Wettelijke rendementsgarantie of minimum garantie?

Om het beleggingsrisico voor werknemers te beperken, heeft de wetgever een wettelijke rendementsgarantie of minimumgarantie ingevoerd.

Ieder jaar bepaalt de FSMA (Autoriteit voor Financiële Markten en Diensten) de rentevoet die gehanteerd moet worden voor de berekening van de wettelijke minimum rendementsgarantie. Deze rentevoet is variabel (minimaal 1,75% – maximaal 3,75%) en bedraagt momenteel 1,75% voor actieve aangeslotenen.
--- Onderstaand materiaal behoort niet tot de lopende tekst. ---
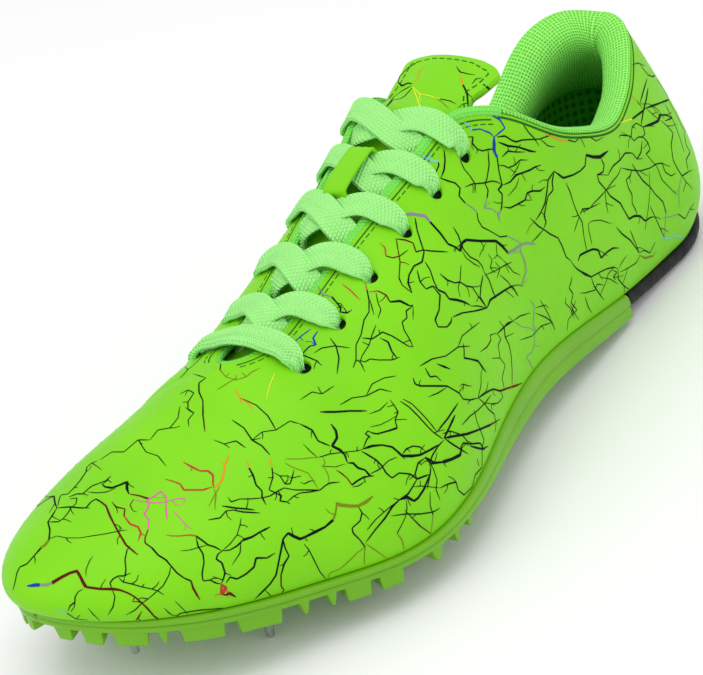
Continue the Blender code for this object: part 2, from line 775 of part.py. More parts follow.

Wanneer bij uitbetaling of uittreding (met overdracht van je pensioenreserve) uit de sector (meer dan 5 jaar na aansluiting) blijkt dat de bijdragen voor je pensioenreserve minder hebben opgebracht dan het wettelijk voorziene minimum, dan zal de inrichter het verschil moeten bijpassen.

Je krijgt dus steeds de gestorte bijdragen terug, gekapitaliseerd aan deze wettelijk vastgelegde rentevoet van momenteel 1,75% (voor actieve aangeslotenen). Bij uitbetaling of uittreding (met overdracht van je pensioenreserve) binnen 5 jaar na aansluiting val je terug op de gezondheidsindex.

De wettelijke minimum rendementsgarantie voor passieve aangeslotenen (of slapers) bedraagt 0%. Wanneer je de sector verlaat en beslist om je pensioenreserve bij Pensioenfonds Metaal OFP te laten, dan wordt het bedrag van je pensioenreserve “bevroren” zodat je op het ogenblik van uitbetaling of overdracht van je pensioenreserve minstens dat “bevroren” bedrag ontvangt.

Let wel: er geldt geen wettelijke minimum garantie op overgedragen reserves in een onthaalstructuur.